Though Matthias rejects his learned prejudice, not everyone does. This hatred comes with real and deadly consequences. In nations like Shu Han, those in power use people’s fear of Grisha to justify robbing them of their freedom and turning them into weapons with jurda parem. The label of “monster” makes the world a dangerous place for Grisha while serving the (often corrupt) interests of the most powerful.
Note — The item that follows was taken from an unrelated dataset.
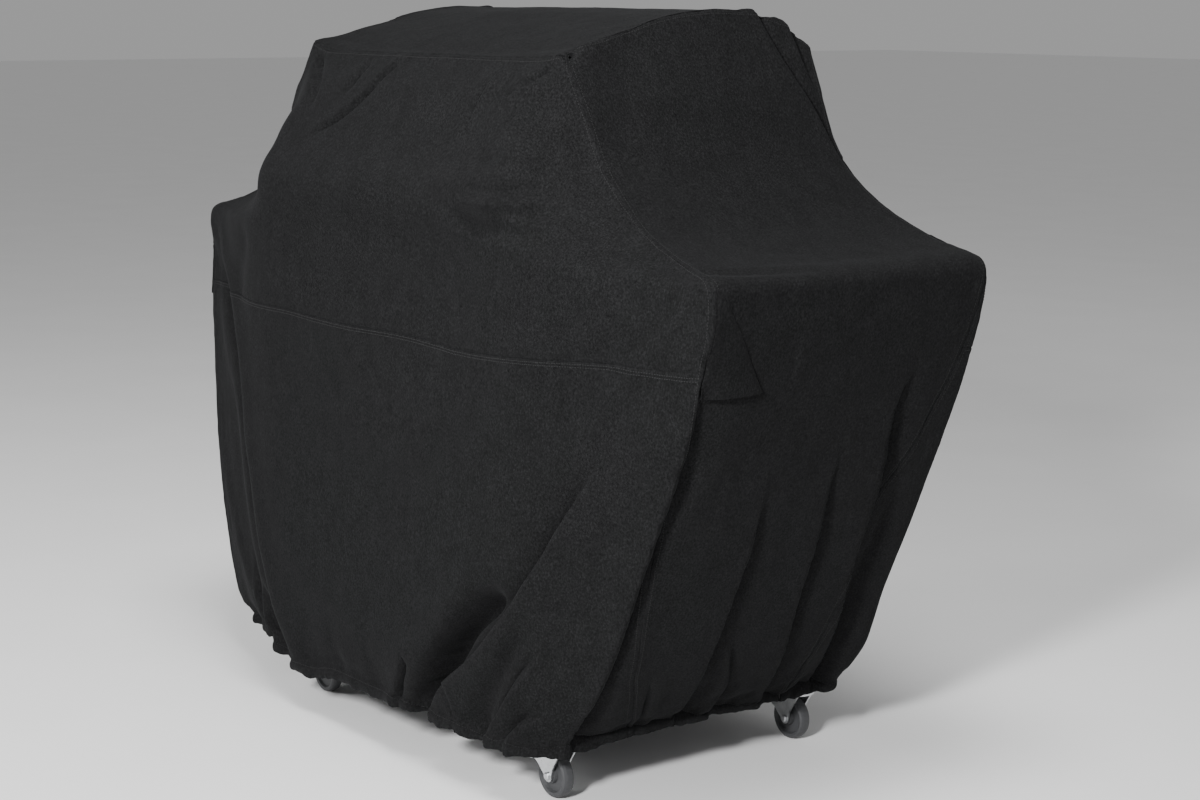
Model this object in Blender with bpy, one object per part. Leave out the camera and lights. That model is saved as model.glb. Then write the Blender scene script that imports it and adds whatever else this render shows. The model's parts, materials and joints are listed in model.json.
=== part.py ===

Nevertheless, Kaz finds power by embracing the title of “monster.” Becoming Dirtyhands allows him to conceal his vulnerabilities through violence and intimidation. Ironically, his reputation as a monster also helps Kaz to preserve his humanity. He does not need to enact every grisly plot he concocts as long as his foes—and even his friends—believe that he might. Near the end of the novel, Kaz uses Inej’s genuine horror to sell his bluff about burying Rollins’s son alive. Kaz commits many brutal deeds over the course of the novel, but he often chooses to let the monstrous stories he spins and the fear he inspires do the work instead.

Throughout the novel, other characters add to Kaz’s narrative and draw strength, safety, and hope from his status as a monster. Inej bluffs to Van Eck that Kaz will murder Van Eck’s wife and unborn child if he harms her, knowing that the merchant will not dare to provoke Dirtyhands with his loved ones’ lives hanging in the balance. When Wylan feels helpless, he regains the will to fight by remembering that “the most brutal, vengeful creature Wylan had ever encountered” vowed to destroy Van Eck (223). At the novel’s conclusion, Inej proposes a plan that will make Kaz a monster who inspires not only fear but also change and hope: She enlists his help against those who profit from human trafficking and tells him to become “the thing they all fear when they close their eyes at night” (527). Kaz’s monstrosity shows the power of writing one’s own narrative, while the Grisha’s imposed status as monsters reflects the perils of labels and prejudice. The stories people tell about those who are different from them can cause lingering damage, but those such stories target have the power to reclaim them for their own purposes.